- Sand-e Mir Suiyan Location within Iran
- Coordinates: 25°22′56″N 61°16′15″E﻿ / ﻿25.38222°N 61.27083°E
- Country: Iran
- Province: Sistan and Baluchestan
- County: Dashtiari
- District: Central
- Rural District: Sand-e Mir Suiyan

Population (2016)
- • Total: 956
- Time zone: UTC+3:30 (IRST)

= Sand-e Mir Suiyan =

Village in Sistan and Baluchestan province, Iran

Sand-e Mir Suiyan (سند ميرثويان) (Note: Also romanized as Sand-e Mīr S̄ūīyān; also known as Sand Mīr Sha‘bān, Sand Mīr Sūbān, Sand-e Mīrsha‘bān, Sand-e Mīrsūbān, and Sand-e Mīrs̄ūbān) is a village in, and the capital of, Sand-e Mir Suiyan Rural District of the Central District of Dashtiari County, Sistan and Baluchestan province, Iran.

==Demographics==
===Population===
At the time of the 2006 National Census, the village's population was 1,087 in 207 households, when it was in the former Dashtiari District of Chabahar County.
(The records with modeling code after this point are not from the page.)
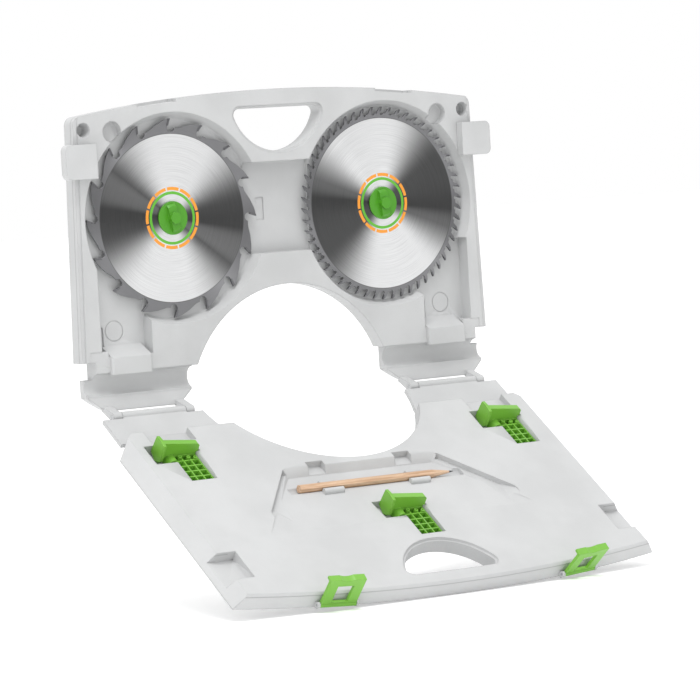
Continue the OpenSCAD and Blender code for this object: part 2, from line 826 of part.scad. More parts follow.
// Ribbed plastic insert: an end plate, a sloping bar and an open-celled stem
module splinter_guard(i) {
    cell_w = (2 * stem_half_w - stem_wall) / stem_columns - stem_wall;
    stem_from = bar_v + bar_w;
    cell_v = (stem_v - stem_from - stem_wall) / stem_rows - stem_wall;
    on_lid() translate([guard_x[i], -guard_v[i], guard_n]) {
        translate([plate_x, 0, 0]) rotate([90, 0, -90]) mirror([0, 0, 1]) linear_extrude(plate_w)
            polygon([for (s = plate_shares) [s[0] * guard_head_v, s[1] * guard_h]]);
        translate([0, -bar_v, 0]) rotate([90, 0, 0]) linear_extrude(bar_w)
            polygon([[plate_x + plate_w / 2, 0], [plate_x + bar_l - bar_end, 0], [plate_x + bar_l, bar_end],
                     [plate_x + bar_l, guard_h - bar_fall - bar_end / 2],
                     [plate_x + bar_l - bar_end / 2, guard_h - bar_fall],
                     [plate_x + plate_w / 2, guard_h - stem_wall]]);
        difference() {
            translate([-stem_half_w, -stem_v, 0]) cube([2 * stem_half_w, stem_v - bar_v - bar_w / 2, stem_h]);
            for (column = [0:stem_columns - 1]) for (row = [0:stem_rows - 1])
                translate([-stem_half_w + stem_wall + column * (cell_w + stem_wall),
                           -stem_from - (row + 1) * (cell_v + stem_wall), stem_floor])
                    cube([cell_w, cell_v, stem_h]);
        }
        intersection() {
            translate([-stem_half_w, -stem_from + over, 0]) rotate([90, 0, 0])
                cylinder(h = knuckle_v + over, r = knuckle_r);
            translate([-stem_half_w - knuckle_r, -stem_v, 0]) cube([knuckle_r + stem_wall, stem_v, knuckle_r]);
        }
        for (s = stud_shares) translate([s[0] * stem_half_w, -s[1] * guard_head_v, stem_floor / 2]) difference() {
            cylinder(h = stem_h + stud_h - stem_floor / 2, r = stud_r);
            translate([0, 0, stem_h]) cylinder(h = stud_h + over, r = stud_hole_r);
        }
    }
}

module splinter_guard_left() { color(lime) splinter_guard(0); }

module splinter_guard_middle() { color(lime) splinter_guard(1); }

module splinter_guard_right() { color(lime) splinter_guard(2); }

pencil_taper = 22;
lead_r = 1.1;
lead_out = 5;
lead_tip_r = 0.25;

// Puts what is drawn upwards along the pencil's axis in its trough, with its point to the right
module at_pencil() {
    on_lid() translate([pencil_x, -pencil_v, pencil_n]) rotate([0, 90, 0]) children();
}

module pencil_wood() {
    corner = pencil_flats / 2 / cos(30);
    cone_l = pencil_taper * corner / (corner - lead_r);
    color("burlywood") at_pencil() intersection() {
        cylinder(h = pencil_l - lead_out, r = corner, $fn = 6);
        union() {
            cylinder(h = pencil_l - lead_out - pencil_taper, r = corner + over);
            translate([0, 0, pencil_l - lead_out - pencil_taper])
                cylinder(h = pencil_taper, r1 = corner, r2 = lead_r);
        }
    }
}

module pencil_lead() {
    color("#333333") at_pencil() translate([0, 0, pencil_l - lead_out])
        cylinder(h = lead_out, r1 = lead_r, r2 = lead_tip_r);
}

back_half();
leg_clip_left();
leg_clip_right();
hinge_pin_left();
hinge_pin_right();
lid();
latch_pin_left();
latch_pin_right();
latch_left();
latch_right();
rip_blade();
rip_blade_tips();
fine_blade();
fine_blade_tips();
hub_knob_left();
hub_knob_right();
splinter_guard_left();
splinter_guard_middle();
splinter_guard_right();
pencil_wood();
pencil_lead();
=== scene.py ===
# %% [markdown]
# A storage case for circular saw blades, hung open on a stand's cross rail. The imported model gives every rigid
# piece at its true place. This script adds some detail to the two large mouldings and dresses every piece: soft
# edges on the plastic, ground steel on the blades, and light like a catalogue studio's.

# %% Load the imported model
import json
import math
import bmesh
import bpy
from mathutils import Matrix, Vector


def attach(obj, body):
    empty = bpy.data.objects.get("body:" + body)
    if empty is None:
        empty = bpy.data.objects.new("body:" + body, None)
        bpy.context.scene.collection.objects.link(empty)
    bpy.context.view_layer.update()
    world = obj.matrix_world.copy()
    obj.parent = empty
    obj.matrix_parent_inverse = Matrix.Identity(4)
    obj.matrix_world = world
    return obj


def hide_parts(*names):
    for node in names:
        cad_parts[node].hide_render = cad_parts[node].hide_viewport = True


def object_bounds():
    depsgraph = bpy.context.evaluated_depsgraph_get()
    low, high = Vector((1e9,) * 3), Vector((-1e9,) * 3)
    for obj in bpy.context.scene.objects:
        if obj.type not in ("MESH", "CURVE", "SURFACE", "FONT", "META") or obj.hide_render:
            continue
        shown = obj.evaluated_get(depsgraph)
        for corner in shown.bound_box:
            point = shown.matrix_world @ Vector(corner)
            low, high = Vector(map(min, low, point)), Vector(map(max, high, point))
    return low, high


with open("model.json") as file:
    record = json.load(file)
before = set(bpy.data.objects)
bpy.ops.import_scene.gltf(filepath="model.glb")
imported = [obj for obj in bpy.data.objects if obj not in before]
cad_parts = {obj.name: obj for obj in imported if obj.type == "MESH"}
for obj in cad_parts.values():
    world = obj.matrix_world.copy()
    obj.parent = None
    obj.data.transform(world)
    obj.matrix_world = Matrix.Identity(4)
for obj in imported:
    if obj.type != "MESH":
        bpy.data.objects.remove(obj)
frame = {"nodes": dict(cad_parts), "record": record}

cad_low, cad_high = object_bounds()
mm = 0.001
nodes = frame["nodes"]
print("nodes:", len(nodes), "box:", [round(c, 3) for c in cad_high - cad_low])

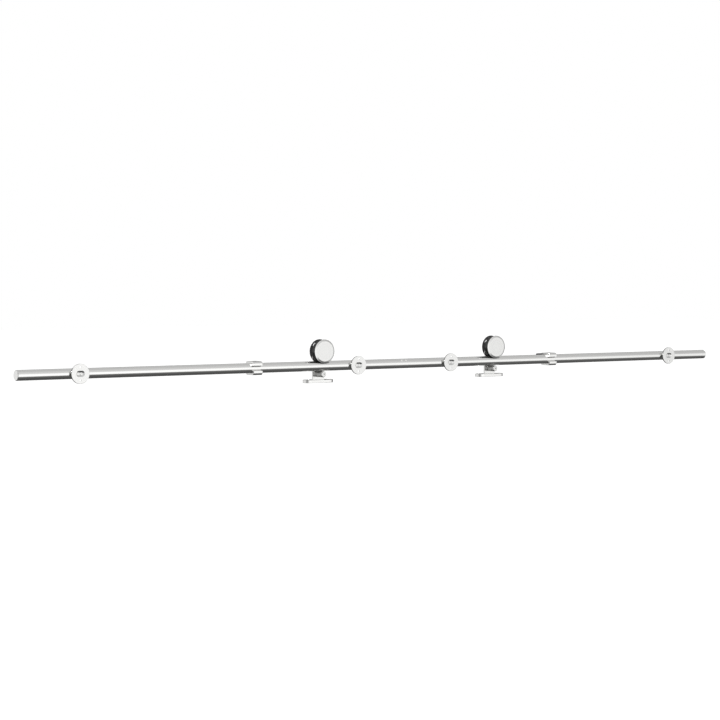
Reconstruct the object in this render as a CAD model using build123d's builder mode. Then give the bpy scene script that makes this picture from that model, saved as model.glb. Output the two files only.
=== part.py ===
from build123d import *
import os
from math import cos, radians, sin, sqrt

# Sliding barn door hardware: a round rail on four wall flanges, two rolling hangers and two stops.
# Millimetres. X runs along the rail, Z is up, the wall is the plane Y = 0 and the room is on +Y.
# The origin is on the wall, midway between the two inner flanges.

os.makedirs("parts", exist_ok=True)

# ---------------------------------------------------------------- driving dimensions
rail_length = 2200.0
tube_od = 25.0
tube_id = 21.0
rail_y = 18.5                  # the rail's axis stands this far off the wall
inner_fit = 0.1                # radial play of the pieces inside the tube

flange_stations = (-944.0, -150.0, 150.0, 944.0)
flange_od = 47.4
flange_thickness = 3.5
flange_chamfer = 0.5
hub_od = 15.0
hub_height = 1.9
dish_length = 22.4             # sloping hollow round the stud's end, on the wall side
dish_height = 14.4
dish_depth = 2.7
dish_taper = 57.0              # lean of its walls from the flange's axis, in degrees
wall_hole_spacing = 31.0
wall_hole_d = 4.6
wall_sink_d = 8.6
spacer_od = 11.0

stud_d = 6.0                   # M6 studs, swaged into the flanges
stud_hole_d = 6.4
stud_sunk = 0.1                # the stud's end lies this far below the dish
stud_length = 20.0
stud_chamfer = 0.5
thread_play = 0.03             # radial play between a thread and its hole
rail_nut_length = 26.0

connector_length = 120.0
grub_offset = 7.0              # connector grub screws, from the joint
grub_tilt = 42.0               # and above the horizontal, on the wall side
grub_d = 5.0
grub_length = 6.0
grub_socket = 2.5              # across flats, as for the sockets below
grub_sunk = 0.2

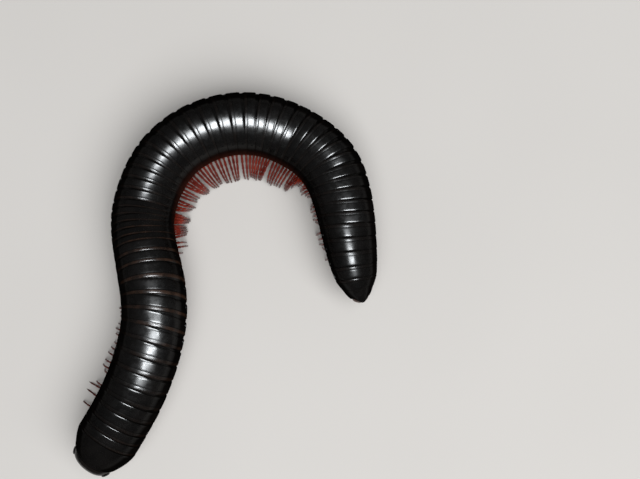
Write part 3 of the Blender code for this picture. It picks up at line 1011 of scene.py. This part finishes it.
def left_foot_at(root):
    """Where a left foot stands along the body: in the group nearest to its root, in the legs' order."""
    ends = [LEFT_FEET[0][0]]
    ends += [(one[1] + other[0]) / 2 for one, other in zip(LEFT_FEET, LEFT_FEET[1:])]
    ends.append(LEFT_FEET[-1][1])
    for (start, end), low, high in zip(LEFT_FEET, ends, ends[1:]):
        if low <= root < high:
            return start + (end - start) * (root - low) / (high - low)
    return None


def leg_bunches():
    """Ends of the bunches that the legs lean together in, with how strongly each is drawn."""
    place = 0.0
    bunches = []
    while place < PLAN.length:
        length = rng.uniform(*BUNCH_LENGTHS)
        bunches.append((place, place + length, rng.uniform(*BUNCH_PULLS)))
        place += length
    return bunches


def legs(red):
    template = leg_template()
    bunches = leg_bunches()
    made = {}
    for length, root in leg_roots():
        start, end, pull = next(bunch for bunch in bunches if bunch[0] <= root < bunch[1])
        inward = (2 * root - start - end) / (end - start)
        for side in (1, -1):
            reach = float(reads(LEG_REACH, root, 1 if side > 0 else 2))
            reach += 0.0004 * (1.0 - abs(inward)) + rng.uniform(-0.0005, 0.0003)
            tip = np.array([side * reach, max(0.0, rng.uniform(-0.0006, 0.0007))])
            foot = left_foot_at(root) if side > 0 else None
            swing = ((start + end) / 2 - root) * pull if foot is None else foot - root
            swing += rng.uniform(-0.0003, 0.0003)
            piece = copied(template, "leg", leg_shape(root, side, tip, swing))
            mark(piece.data, "each", np.full(len(piece.data.vertices), rng.random()))
            made.setdefault(length, []).append(piece)
    for length, pieces in made.items():
        piece = joined(f"legs_{length:02d}", pieces)
        finished(piece, red, [f"trunk_{length:02d}"], 60.0)
    discard(template)


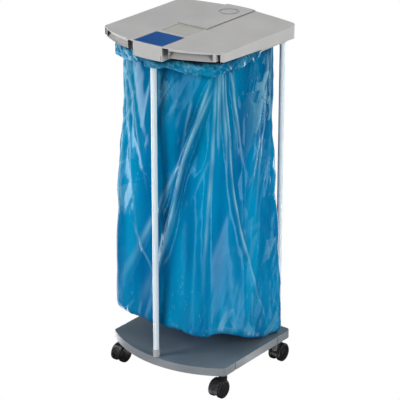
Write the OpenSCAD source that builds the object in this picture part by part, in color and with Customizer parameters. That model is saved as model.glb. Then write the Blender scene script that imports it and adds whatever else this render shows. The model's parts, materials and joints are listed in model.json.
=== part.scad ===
// Wheeled holder for an open refuse sack, in millimetres.
// X runs to the right, the front faces -Y, Z is up and the wheels stand on z = 0.

/* [Overall] */
// Height from the floor to the top of the lid spine
total_height = 1000; // [900:10:1100]
// Half of the base plate width
base_half = 196; // [190:1:204]

/* [Base plate] */
// Height of the base plate top above the floor
base_top = 92; // [90:1:100]
// Depth of the base plate edge
base_thick = 24; // [22:1:26]
// How far the front edge bulges beyond the front corners
base_bulge = 64; // [58:1:66]
// Distance from the base back edge to the front corners
base_side = 308; // [304:1:310]

/* [Posts] */
// Outer diameter of the posts
post_dia = 16; // [14:1:18]
// Wall thickness of the posts
post_wall = 1.5; // [1:0.25:2]
// Height of the collar at the foot of each post
collar_height = 22; // [14:1:30]

/* [Lid] */
// Half of the lid width
lid_half = 198; // [197:1:204]
// Wall thickness of the lid shell
lid_wall = 3; // [2.5:0.5:3.5]
// Side of the square colour marker
marker_side = 94; // [80:1:94]
// Depth of the bulge of the lid front edge
lid_bulge = 67; // [64:1:69]

/* [Bag] */
// Depth of the cuff folded down outside the ring
cuff_depth = 40; // [34:1:46]
// Depth of the vertical folds
fold_depth = 7; // [3:0.5:9]

/* [Castors] */
// Diameter of the castor wheels
wheel_dia = 50; // [46:1:50]
// Width of each castor wheel
wheel_width = 11.5; // [9:0.5:12]
// Distance from the swivel axis to the axle
castor_trail = 18; // [16:1:18]

/* [Hidden] */
$fn = 64;

// Clearances
run_gap = 0.05;
seat_gap = 0.3;

// Base plate places
base_low = base_top - base_thick;
base_back_y = 186;
base_corner_y = base_back_y - base_side;
base_wall = 4;
slot_front_y = base_corner_y + 47;
slot_back_y = base_back_y - 62;
slot_wide = 2.8;
slot_deep = 3;

// Post places
front_post_y = base_corner_y - base_bulge + 10;
back_post_x = base_half - 38;
back_post_y = base_back_y - 10;
post_foot = base_low + 4;
post_r = post_dia / 2;
collar_r = post_r + 1.3;

// Ring places
ring_top = total_height - 38;
ring_low = ring_top - 22;
ring_half = back_post_x + 10;
ring_front_y = front_post_y + post_r + 3 + 40;
ring_bulge = 40;
ring_back_y = base_back_y - 34;
ring_wide = 11;
ear_r = post_r + 4;
ear_top = ring_low + 10;
post_top = ear_top - 3;

// Lid places
lid_back_y = base_back_y + 1;
lid_back_bulge = 14;
lid_side = 324;
lid_corner_y = lid_back_y - lid_side;
lid_tip_y = lid_corner_y - lid_bulge;
wing_top = total_height - 2.5;
wing_drop = 5.5;
skirt_back = total_height - 45;
skirt_front = total_height - 31;
grip_low = skirt_front + 1;
nose_low = total_height - 43;
nose_half = 48;
finger_wide = 19;
scoop_high = 19;
scoop_deep = 10.5;
scoop_r = (scoop_deep * scoop_deep + (scoop_high - 1) * (scoop_high - 1)) / (2 * scoop_deep);
scoop_from = nose_half + finger_wide + 1;
scoop_to = lid_half - 23;
notch_wide = 9;
notch_x = scoop_to + 7;
spine_front_y = -14;
spine_back_y = lid_back_y + lid_back_bulge + 3;
spine_back_r = 460;
seam_wide = 1.4;
seam_deep = 1.8;
dimple_r = 28;
dimple_deep = 1.6;
dimple_y = spine_back_y - 2 * dimple_r - 2;
cut_wide = 1.25 * lid_half;
cut_long = 2 * cut_wide;
marker_y = lid_tip_y + 5 + marker_side / 2;
label_y = spine_front_y - 40;
label_wide = 84;
label_deep = 66;
plate_thick = 1.2;

// Hinge places
hinge_y = base_back_y + 1;
hinge_z = total_height - 35;
hinge_barrel_r = 7;
spine_low = hinge_z + 1.5;
pin_r = 3;
arm_in = 28.3;
arm_out = 40;
lug_in = 12;
lug_out = 28;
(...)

The following census in 2011 counted 989 people in 214 households. The 2016 census measured the population of the village as 956 people in 223 households.

In 2018, the district was separated from the county in the establishment of Dashtiari County, and the rural district was transferred to the new Central District.